**Challenge**
Reproduce verbatim the lines up to and including the one with "import Sketcher", starting from the first.

**Data section**
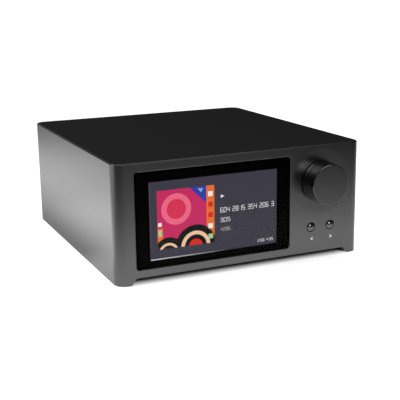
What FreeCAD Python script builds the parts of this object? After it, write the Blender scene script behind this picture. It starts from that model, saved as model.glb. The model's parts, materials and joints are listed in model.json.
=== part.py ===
import FreeCAD, Part
import math
import os

import Sketcher

# Streaming amplifier, in millimetres.
# X runs to the viewer's right along the front, Y from front to rear and Z up.
# The origin is on the floor plane, under the middle of the casing.

SIZES = {
    # casing
    "casing_width": 218.0,
    "casing_depth": 236.6,
    "casing_height": 96.0,
    "corner_radius": 9.5,
    "side_wall": 3.0,
    "front_wall": 4.0,
    "rear_wall": 3.0,
    "rim_chamfer": 0.8,
    "rim_width": 1.2,
    "skirt_lift": 5.7,
    "leg_width": 11.8,
    "leg_slant": 2.7,
    "leg_round_width": 2.4,
    "leg_round_drop": 1.5,
    "post_width": 11.0,
    "post_length": 26.0,
    "fixing_inset": 5.6,
    # top plate
    "plate_thickness": 3.0,
    "plate_gap": 0.3,
    # feet
    "foot_proud": 0.5,
    "foot_radius": 4.8,
    "foot_thickness": 1.8,
    "foot_inset": 6.0,
    # steel tray
    "tray_base": 6.0,
    "sheet_thickness": 1.2,
    "tray_gap": 0.3,
    "flange_height": 7.0,
    "flange_half_length": 75.0,
    "vent_width": 3.0,
    "vent_length": 34.0,
    "vent_pitch": 9.0,
    "vent_front_y": -70.0,
    "vent_rear_y": 40.0,
    # rear window and panel
    "window_side": 17.0,
    "window_bottom": 10.5,
    "window_top": 7.5,
    "window_radius": 2.5,
    "panel_overlap": 7.0,
    "panel_rise": 3.0,
    "panel_screw_low": 22.0,
    "panel_screw_high": 76.0,
    # screws
    "screw_radius": 1.5,
    "screw_clearance": 0.1,
    "thread_gap": 0.05,
    "head_radius": 2.7,
    "head_height": 1.6,
    "head_gap": 0.2,
    "drive_width": 2.2,
    "drive_depth": 1.0,
    "inner_screw_length": 6.0,
    "tray_screw_length": 5.0,
    "panel_screw_length": 6.0,
    "tapped_spare": 0.3,
    # display
    "glass_width": 133.8,
    "glass_radius": 2.3,
    "glass_thickness": 1.5,
    "glass_recess": 0.15,
    "glass_gap": 0.25,
    "glass_bevel": 0.35,
    "glass_centre_x": -25.8,
    "glass_low": 12.1,
    "glass_top_margin": 7.2,
    "screen_width": 110.5,
    "screen_height": 62.1,
    "screen_centre_x": -25.55,
    "screen_drop": 1.6,
    "gasket_thickness": 0.3,
    "cell_side_border": 4.4,
    "cell_end_border": 3.1,
    "cell_gap": 0.4,
    "backlight_thickness": 4.5,
    "backlight_lap": 1.5,
    "bracket_thickness": 1.0,
    "bracket_height": 60.0,
    "bracket_margin": 3.5,
    "boss_radius": 3.2,
    "boss_gap": 0.4,
    "boss_rise": 24.0,
    "pip_height": 2.0,
    "pip_radius": 2.5,
    "pip_inset": 6.0,
    "driver_width": 84.0,
    "driver_height": 44.0,
    "board_thickness": 1.6,
    # knob
    "knob_x": 70.0,
    "knob_drop": 30.5,
    "dish_radius": 27.5,
    "dish_depth": 0.4,
    "knob_reach": 16.0,
    "knob_gap": 1.0,
    "knob_face_radius": 16.7,
    "knob_waist_radius": 17.2,
    "knob_rim_radius": 17.6,
    "knob_rim_length": 4.0,
    "knob_groove_width": 0.5,
    "knob_groove_depth": 0.7,
    "knob_chamfer": 0.45,
    "knob_wall": 2.2,
    "knob_crown": 3.0,
    "face_thickness": 1.0,
    "hub_radius": 6.5,
    "hub_gap": 0.3,
    "shaft_radius": 3.0,
    "shaft_socket": 9.0,
    "knob_travel": 0.5,
    "running_gap": 0.05,
    # encoder
    "bush_radius": 3.5,
    "bush_reach": 0.8,
    "bush_gap": 0.1,
    "nut_width": 10.0,
    "nut_thickness": 1.8,
    "nut_gap": 0.2,
    "encoder_width": 12.4,
    "encoder_depth": 6.5,
    "encoder_wall": 1.0,
    "plunger_radius": 4.4,
    "plunger_thickness": 1.6,
    # buttons
    "button_z": 27.3,
    "button_near_x": 61.4,
    "button_far_x": 79.8,
    "button_radius": 3.6,
    "button_hole_radius": 4.15,
    "button_reach": 1.8,
    "button_crown": 1.6,
    "collar_radius": 5.2,
    "collar_thickness": 1.0,
    "stem_radius": 1.6,
    "stem_engagement": 0.5,
    "button_travel": 0.6,
    "key_width": 6.2,
    "key_depth": 3.4,
    # front board
    "front_board_left": 50.0,
    "front_board_right": 94.0,
    "front_board_low": 17.0,
    "front_board_top_gap": 14.0,
    "board_fixing_inset": 4.5,
    "board_boss_radius": 2.8,
    # boards in the tray
    "short_standoff": 6.0,
    "board_front": -40.0,
    "board_rear_gap": 8.0,
    "board_side_gap": 14.0,
    "board_split_x": 6.0,
    "board_split_gap": 4.0,
    # power supply
    "core_width": 36.0,
    "core_length": 34.0,
    "core_headroom": 6.6,
    "core_leg": 9.0,
    "winding_thickness": 7.5,
    "winding_gap": 0.3,
    "transformer_x": -64.0,
    "transformer_y": 50.0,
    "bulk_radius": 11.0,
    "bulk_headroom": 4.6,
    "bulk_x": -60.0,
    "bulk_y": -10.0,
    "bulk_pitch": 28.0,
    # amplifier
    "chip_width": 16.0,
    "chip_height": 3.0,
    "chip_pitch": 38.0,
    "fin_thickness": 1.6,
    "fin_block_width": 76.0,
    "fin_block_depth": 34.0,
    "fin_block_headroom": 7.6,
    "fin_block_x": 50.0,
    "fin_block_y": 24.0,
    "fin_block_base": 5.0,
    "coil_radius": 8.0,
    "coil_hole_radius": 3.5,
    "coil_height": 13.0,
    "coil_pitch": 20.0,
    "coil_y": 62.0,
    "filter_radius": 6.3,
    "filter_height": 22.0,
    "filter_y": -18.0,
    # main board
    "main_board_drop": 42.6,
    "main_board_front": -50.0,
    "main_board_rear_gap": 1.8,
    "main_board_side_gap": 4.0,
    "tall_front_y": -46.0,
    "tall_rear_y": 99.0,
    "tall_inset": 5.0,
    "processor_width": 18.0,
    "processor_height": 2.0,
    "processor_x": 10.0,
    "processor_y": 30.0,
    "cooler_width": 34.0,
    "cooler_height": 12.0,
    "cooler_base": 3.0,
    "radio_width": 24.0,
    "radio_length": 30.0,
    "radio_height": 3.0,
    "radio_x": -60.0,
    "radio_y": 40.0,
    "ribbon_thickness": 0.3,
    "ribbon_overlap": 6.0,
    "display_ribbon_width": 20.0,
    "control_ribbon_width": 10.0,
    # mains inlet
    "inlet_inset": 26.0,
    "inlet_z": 30.0,
    "inlet_flange_width": 31.0,
    "inlet_flange_height": 24.0,
    "inlet_flange_thickness": 2.0,
    "inlet_body_width": 27.6,
    "inlet_body_height": 20.6,
    "inlet_body_depth": 22.0,
    "inlet_cavity_width": 24.8,
    "inlet_cavity_height": 17.0,
    "inlet_cavity_depth": 18.0,
    "inlet_cavity_bevel": 4.0,
    "pin_width": 2.0,
    "pin_height": 4.0,
    "pin_length": 13.0,
    "pin_spacing": 7.0,
    "pin_offset": 2.0,
    "terminal_width": 3.0,
    "terminal_thickness": 0.8,
    "fit_gap": 0.1,
    # mains rocker
    "rocker_spacing": 36.0,
    "rocker_z": 30.0,
    "bezel_width": 21.0,
    "bezel_height": 15.0,
    "bezel_thickness": 1.8,
    "switch_body_width": 19.0,
    "switch_body_height": 12.8,
    "switch_body_depth": 18.0,
    "rocker_opening_width": 17.0,
    "rocker_opening_height": 11.2,
    "rocker_opening_depth": 9.6,
    "rocker_width": 16.4,
    "rocker_height": 9.2,
    "rocker_front": 4.6,
    "rocker_hollow": 1.0,
    "rocker_back": 2.0,
    "rocker_back_narrowing": 0.4,
    "rocker_tilt": 11.0,
    "rocker_pivot_depth": 4.2,
    "rocker_pin_radius": 1.2,
    "rocker_pin_length": 0.9,
    "switch_tab_spacing": 5.0,
    # binding posts
    "post_z": 30.0,
    "post_end_inset": 14.0,
    "post_pitch": 19.0,
    "post_reach": 13.4,
    "stem_outer_radius": 3.0,
    "banana_radius": 2.05,
    "banana_depth": 22.0,
    "stem_recess": 0.5,
    "stem_tail": 11.0,
    "leg_strip_width": 4.0,
    "post_base_radius": 7.0,
    "post_base_thickness": 3.0,
    "post_sleeve_radius": 4.6,
    "post_sleeve_length": 3.0,
    "clamp_radius": 5.4,
    "clamp_thickness": 0.8,
    "cap_radius": 6.4,
    "cap_chamfer": 0.6,
    "flute_radius": 0.8,
    "flute_offset": 0.3,
    # phono sockets
    "phono_end_inset": 12.0,
    "phono_pitch": 16.0,
    "phono_low": 8.0,
    "phono_rise": 14.0,
    "phono_block_width": 46.0,
    "phono_block_height": 28.0,
    "phono_block_depth": 12.0,
    "phono_shell_radius": 4.15,
    "phono_shell_wall": 0.45,
    "phono_flange_radius": 5.6,
    "phono_flange_thickness": 1.0,
    "phono_reach": 8.5,
    "phono_seat": 6.0,
    "phono_recess": 1.0,
    "phono_contact_radius": 1.65,
    "phono_contact_depth": 10.0,
    # digital sockets
    "socket_proud": 0.2,
    "socket_back": 1.5,
    "optical_width": 9.8,
    "optical_height": 10.4,
    "optical_depth": 13.5,
    "optical_opening": 6.0,
    "optical_opening_depth": 9.0,
    "video_width": 15.2,
    "video_height": 6.6,
    "video_depth": 12.0,
    "video_opening_width": 13.9,
    "video_opening_height": 4.5,
    "video_bevel": 1.3,
    "video_tongue_width": 11.4,
    "video_tongue_height": 1.2,
    "serial_width": 14.4,
    "serial_height": 7.2,
    "serial_depth": 14.0,
    "serial_opening_width": 12.5,
    "serial_opening_height": 5.1,
    "serial_tongue_width": 11.1,
    "serial_tongue_height": 1.8,
    "serial_tongue_rise": 1.0,
    "tongue_recess": 0.6,
    "network_width": 16.2,
    "network_height": 13.6,
    "network_depth": 18.0,
    "network_opening_width": 11.8,
    "network_opening_height": 8.2,
    "network_opening_depth": 12.5,
    "network_latch_width": 6.0,
    "network_latch_height": 1.8,
    "jack_end_inset": 17.0,
    "jack_pitch": 13.0,
    "jack_width": 8.2,
    "jack_height": 7.0,
    "jack_depth": 12.0,
    "jack_radius": 1.8,
    "jack_barrel_radius": 2.9,
    "jack_bore_depth": 10.0,
}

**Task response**
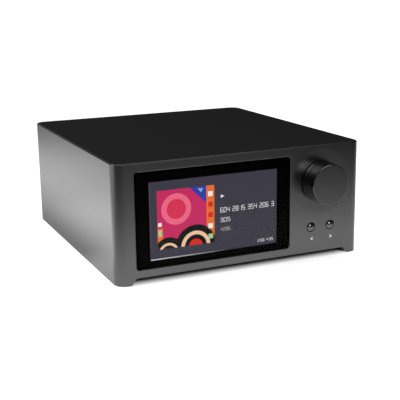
What FreeCAD Python script builds the parts of this object? After it, write the Blender scene script behind this picture. It starts from that model, saved as model.glb. The model's parts, materials and joints are listed in model.json.
=== part.py ===
import FreeCAD, Part
import math
import os

import Sketcher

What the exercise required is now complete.